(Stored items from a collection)
········

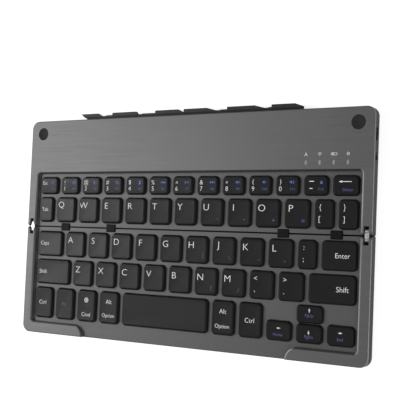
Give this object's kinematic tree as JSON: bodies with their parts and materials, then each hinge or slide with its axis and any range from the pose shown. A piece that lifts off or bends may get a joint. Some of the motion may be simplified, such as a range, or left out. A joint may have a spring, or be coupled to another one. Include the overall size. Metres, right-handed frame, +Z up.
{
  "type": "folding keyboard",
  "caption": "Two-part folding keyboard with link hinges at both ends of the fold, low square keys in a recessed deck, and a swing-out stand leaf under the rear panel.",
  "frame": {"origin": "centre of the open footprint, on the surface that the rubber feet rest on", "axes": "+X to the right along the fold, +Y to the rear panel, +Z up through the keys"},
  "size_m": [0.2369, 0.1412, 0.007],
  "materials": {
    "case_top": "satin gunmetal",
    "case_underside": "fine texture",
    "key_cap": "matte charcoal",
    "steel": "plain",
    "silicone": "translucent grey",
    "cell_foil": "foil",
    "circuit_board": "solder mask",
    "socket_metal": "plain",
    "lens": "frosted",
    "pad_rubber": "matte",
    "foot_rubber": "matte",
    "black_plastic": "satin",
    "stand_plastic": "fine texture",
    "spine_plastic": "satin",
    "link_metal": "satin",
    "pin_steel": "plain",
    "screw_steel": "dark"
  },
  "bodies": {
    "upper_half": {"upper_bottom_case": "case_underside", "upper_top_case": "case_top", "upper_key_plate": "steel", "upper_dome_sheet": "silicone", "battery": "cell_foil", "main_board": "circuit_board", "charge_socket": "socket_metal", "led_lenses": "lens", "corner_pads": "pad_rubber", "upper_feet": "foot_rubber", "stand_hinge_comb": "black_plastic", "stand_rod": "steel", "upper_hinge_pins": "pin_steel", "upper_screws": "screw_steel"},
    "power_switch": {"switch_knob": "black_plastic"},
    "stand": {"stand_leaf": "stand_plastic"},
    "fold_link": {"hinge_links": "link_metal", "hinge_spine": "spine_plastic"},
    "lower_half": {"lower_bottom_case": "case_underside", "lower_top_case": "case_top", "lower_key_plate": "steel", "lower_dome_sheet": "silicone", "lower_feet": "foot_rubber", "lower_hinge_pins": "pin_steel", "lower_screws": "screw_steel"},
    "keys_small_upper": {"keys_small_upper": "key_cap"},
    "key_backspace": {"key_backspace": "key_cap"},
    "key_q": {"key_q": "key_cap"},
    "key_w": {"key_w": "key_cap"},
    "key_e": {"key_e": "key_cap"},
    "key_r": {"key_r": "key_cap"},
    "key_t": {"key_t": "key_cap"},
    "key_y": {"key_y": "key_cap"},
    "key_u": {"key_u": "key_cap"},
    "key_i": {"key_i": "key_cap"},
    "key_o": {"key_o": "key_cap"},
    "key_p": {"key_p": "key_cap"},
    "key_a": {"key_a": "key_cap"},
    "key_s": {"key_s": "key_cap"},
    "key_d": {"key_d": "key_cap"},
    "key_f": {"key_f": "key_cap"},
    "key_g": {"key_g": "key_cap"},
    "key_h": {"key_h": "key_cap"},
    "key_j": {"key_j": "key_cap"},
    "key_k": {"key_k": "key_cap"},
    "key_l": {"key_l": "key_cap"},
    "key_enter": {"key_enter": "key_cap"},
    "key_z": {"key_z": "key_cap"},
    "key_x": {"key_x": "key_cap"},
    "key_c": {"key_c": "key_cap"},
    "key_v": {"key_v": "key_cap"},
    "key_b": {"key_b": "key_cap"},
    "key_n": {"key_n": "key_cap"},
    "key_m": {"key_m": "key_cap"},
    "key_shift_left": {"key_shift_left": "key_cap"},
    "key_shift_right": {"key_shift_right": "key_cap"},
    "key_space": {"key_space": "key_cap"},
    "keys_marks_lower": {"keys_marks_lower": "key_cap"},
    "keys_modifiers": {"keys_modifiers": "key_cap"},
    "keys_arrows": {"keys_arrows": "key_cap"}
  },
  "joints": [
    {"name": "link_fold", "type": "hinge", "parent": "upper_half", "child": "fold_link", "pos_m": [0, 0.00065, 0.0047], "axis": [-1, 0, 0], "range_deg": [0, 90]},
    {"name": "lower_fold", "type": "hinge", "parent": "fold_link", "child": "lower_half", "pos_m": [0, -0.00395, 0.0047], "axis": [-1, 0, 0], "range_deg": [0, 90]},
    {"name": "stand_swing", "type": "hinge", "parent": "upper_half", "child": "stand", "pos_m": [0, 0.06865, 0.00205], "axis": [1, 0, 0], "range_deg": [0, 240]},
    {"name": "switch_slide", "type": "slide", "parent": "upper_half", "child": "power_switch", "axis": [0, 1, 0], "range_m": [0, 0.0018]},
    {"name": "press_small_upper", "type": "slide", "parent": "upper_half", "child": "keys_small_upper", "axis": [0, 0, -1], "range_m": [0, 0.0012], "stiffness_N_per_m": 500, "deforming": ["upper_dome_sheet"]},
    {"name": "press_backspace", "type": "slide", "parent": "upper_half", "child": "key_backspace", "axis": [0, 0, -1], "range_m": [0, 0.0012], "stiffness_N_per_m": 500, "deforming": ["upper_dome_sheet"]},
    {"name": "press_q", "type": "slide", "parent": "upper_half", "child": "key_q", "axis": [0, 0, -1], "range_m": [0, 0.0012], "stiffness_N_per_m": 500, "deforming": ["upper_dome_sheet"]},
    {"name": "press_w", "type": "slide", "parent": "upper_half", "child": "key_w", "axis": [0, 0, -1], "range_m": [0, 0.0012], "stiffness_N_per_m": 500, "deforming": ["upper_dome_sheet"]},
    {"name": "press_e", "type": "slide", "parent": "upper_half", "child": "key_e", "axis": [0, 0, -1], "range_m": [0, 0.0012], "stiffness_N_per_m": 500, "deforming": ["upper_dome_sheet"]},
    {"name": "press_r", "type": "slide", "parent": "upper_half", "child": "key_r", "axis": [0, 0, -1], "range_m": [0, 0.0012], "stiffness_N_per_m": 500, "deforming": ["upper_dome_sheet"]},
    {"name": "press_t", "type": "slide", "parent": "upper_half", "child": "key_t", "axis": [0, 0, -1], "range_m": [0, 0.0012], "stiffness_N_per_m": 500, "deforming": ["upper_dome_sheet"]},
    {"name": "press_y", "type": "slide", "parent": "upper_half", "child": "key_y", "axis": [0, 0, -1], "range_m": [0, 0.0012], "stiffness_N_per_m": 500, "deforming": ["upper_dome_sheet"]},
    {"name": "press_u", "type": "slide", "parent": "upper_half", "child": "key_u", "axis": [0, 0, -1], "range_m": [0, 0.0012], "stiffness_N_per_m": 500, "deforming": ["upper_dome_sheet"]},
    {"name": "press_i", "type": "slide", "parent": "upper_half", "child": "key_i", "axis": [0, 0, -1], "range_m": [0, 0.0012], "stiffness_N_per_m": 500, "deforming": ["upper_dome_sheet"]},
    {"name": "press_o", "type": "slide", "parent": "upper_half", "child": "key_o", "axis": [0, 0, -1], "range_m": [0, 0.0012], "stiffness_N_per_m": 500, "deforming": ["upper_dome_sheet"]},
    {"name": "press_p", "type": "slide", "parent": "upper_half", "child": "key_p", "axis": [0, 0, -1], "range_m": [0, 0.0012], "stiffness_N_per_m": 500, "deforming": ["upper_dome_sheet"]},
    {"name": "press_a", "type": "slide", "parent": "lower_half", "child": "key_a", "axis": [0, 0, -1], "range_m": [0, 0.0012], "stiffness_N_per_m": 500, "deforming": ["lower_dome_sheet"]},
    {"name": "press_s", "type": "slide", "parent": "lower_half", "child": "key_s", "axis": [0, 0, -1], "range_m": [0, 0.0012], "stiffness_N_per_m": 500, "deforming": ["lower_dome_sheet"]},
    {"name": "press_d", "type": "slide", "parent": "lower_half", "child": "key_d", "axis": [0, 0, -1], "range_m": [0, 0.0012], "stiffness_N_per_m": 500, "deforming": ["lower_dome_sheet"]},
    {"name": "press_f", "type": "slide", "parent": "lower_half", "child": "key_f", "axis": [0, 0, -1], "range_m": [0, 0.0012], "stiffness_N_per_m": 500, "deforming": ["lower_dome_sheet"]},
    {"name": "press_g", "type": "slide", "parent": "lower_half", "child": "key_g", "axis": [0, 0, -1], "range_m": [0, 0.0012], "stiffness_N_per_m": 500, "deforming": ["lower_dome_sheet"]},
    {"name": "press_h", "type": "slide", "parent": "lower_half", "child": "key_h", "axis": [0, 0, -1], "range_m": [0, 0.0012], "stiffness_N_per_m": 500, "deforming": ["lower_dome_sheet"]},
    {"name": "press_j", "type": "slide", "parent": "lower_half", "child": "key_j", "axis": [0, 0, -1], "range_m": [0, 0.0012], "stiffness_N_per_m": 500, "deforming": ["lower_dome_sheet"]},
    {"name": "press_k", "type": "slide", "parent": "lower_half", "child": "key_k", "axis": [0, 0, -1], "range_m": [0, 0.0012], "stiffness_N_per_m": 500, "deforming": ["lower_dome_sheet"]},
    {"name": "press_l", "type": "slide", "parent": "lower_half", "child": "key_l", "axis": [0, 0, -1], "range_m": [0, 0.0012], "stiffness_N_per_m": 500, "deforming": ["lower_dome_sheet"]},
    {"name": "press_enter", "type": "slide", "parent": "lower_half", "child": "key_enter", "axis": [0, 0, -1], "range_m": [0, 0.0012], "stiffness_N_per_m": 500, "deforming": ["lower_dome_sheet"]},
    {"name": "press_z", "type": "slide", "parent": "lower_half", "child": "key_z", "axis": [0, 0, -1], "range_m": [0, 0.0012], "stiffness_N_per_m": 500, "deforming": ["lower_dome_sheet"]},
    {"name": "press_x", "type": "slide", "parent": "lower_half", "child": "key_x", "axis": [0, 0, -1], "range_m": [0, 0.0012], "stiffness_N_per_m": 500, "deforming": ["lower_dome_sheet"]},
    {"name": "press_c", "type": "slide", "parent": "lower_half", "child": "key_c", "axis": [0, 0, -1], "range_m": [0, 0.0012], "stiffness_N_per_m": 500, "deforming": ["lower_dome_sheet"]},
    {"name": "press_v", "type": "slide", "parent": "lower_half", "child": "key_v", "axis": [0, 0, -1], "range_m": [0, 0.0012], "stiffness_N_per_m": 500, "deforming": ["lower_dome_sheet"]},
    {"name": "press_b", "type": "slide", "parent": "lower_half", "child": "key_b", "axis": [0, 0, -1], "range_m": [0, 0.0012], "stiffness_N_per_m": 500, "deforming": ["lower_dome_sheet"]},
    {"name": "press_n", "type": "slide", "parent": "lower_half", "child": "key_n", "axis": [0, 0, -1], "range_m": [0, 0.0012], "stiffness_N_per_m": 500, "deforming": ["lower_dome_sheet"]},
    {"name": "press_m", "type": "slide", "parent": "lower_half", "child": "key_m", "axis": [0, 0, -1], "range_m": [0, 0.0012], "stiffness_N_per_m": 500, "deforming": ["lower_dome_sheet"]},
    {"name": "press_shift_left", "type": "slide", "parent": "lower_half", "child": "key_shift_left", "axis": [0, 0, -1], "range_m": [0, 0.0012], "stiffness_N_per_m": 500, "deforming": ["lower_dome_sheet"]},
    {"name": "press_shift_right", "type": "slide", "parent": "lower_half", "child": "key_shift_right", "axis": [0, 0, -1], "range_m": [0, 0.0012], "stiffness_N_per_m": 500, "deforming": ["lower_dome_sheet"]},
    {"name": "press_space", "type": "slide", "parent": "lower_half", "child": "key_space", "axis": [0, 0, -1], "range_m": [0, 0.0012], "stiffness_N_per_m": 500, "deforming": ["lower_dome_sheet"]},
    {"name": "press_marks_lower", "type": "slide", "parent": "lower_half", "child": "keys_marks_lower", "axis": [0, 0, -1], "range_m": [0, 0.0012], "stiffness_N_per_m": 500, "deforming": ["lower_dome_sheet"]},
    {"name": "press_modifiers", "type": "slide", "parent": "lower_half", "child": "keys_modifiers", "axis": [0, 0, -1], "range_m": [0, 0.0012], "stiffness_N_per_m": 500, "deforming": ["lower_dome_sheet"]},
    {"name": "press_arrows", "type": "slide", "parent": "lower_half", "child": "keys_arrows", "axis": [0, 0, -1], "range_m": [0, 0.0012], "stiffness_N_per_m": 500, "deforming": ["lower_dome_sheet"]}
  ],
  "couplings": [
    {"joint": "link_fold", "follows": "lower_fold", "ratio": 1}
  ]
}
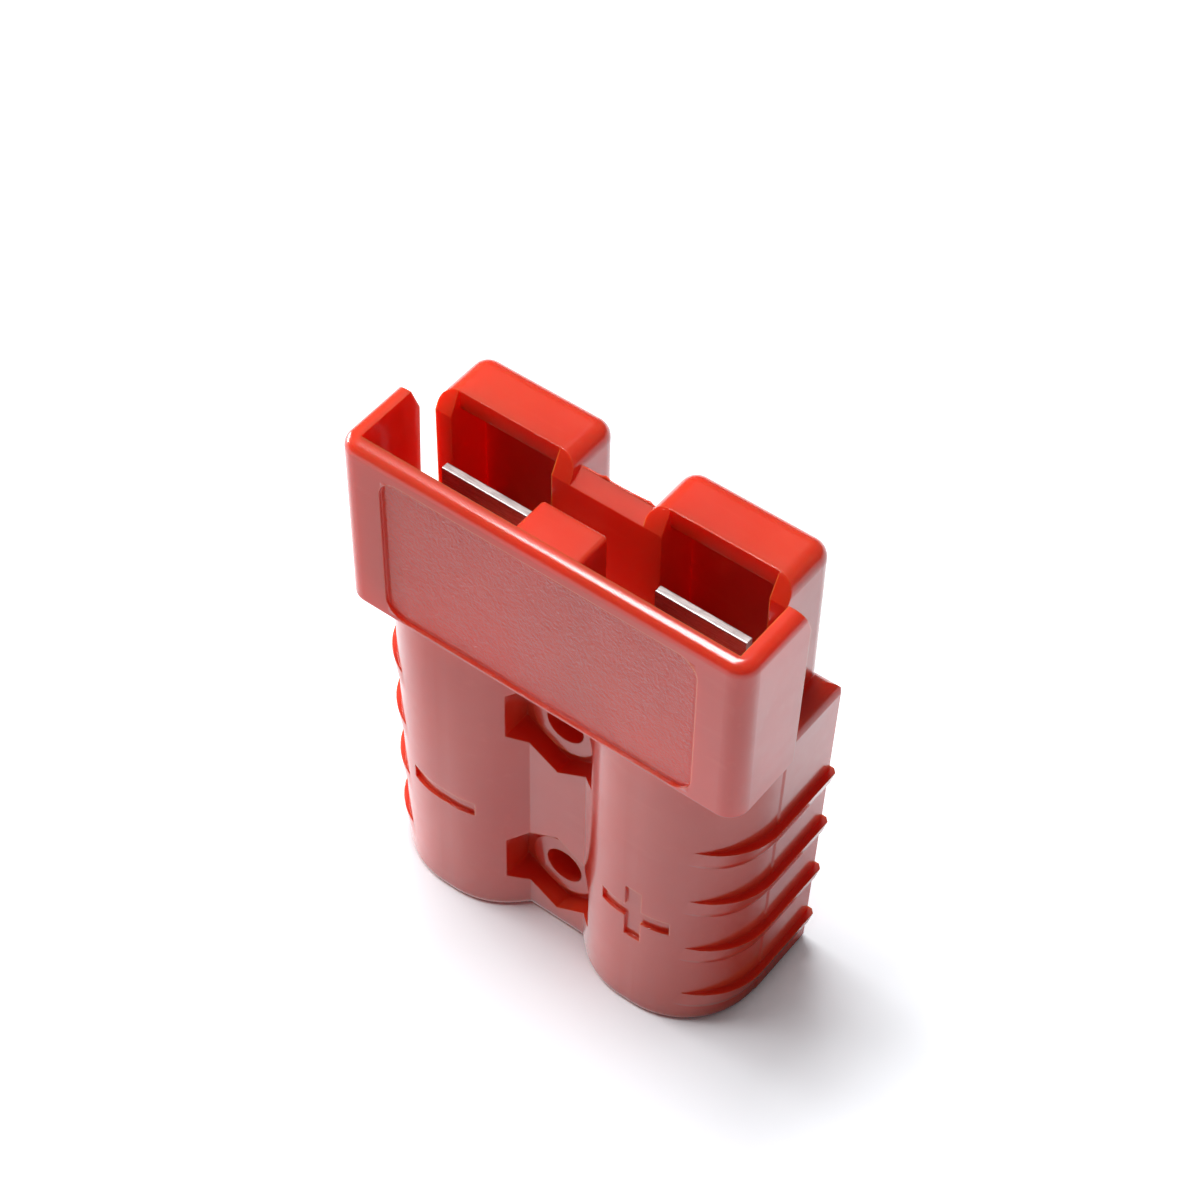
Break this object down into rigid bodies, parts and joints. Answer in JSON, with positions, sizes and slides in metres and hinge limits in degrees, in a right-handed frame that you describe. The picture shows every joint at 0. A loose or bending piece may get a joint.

········

» **Prompt**: Of all the lines in the data above, state how many include "bodies". Say only the number.

» **Task output**: 3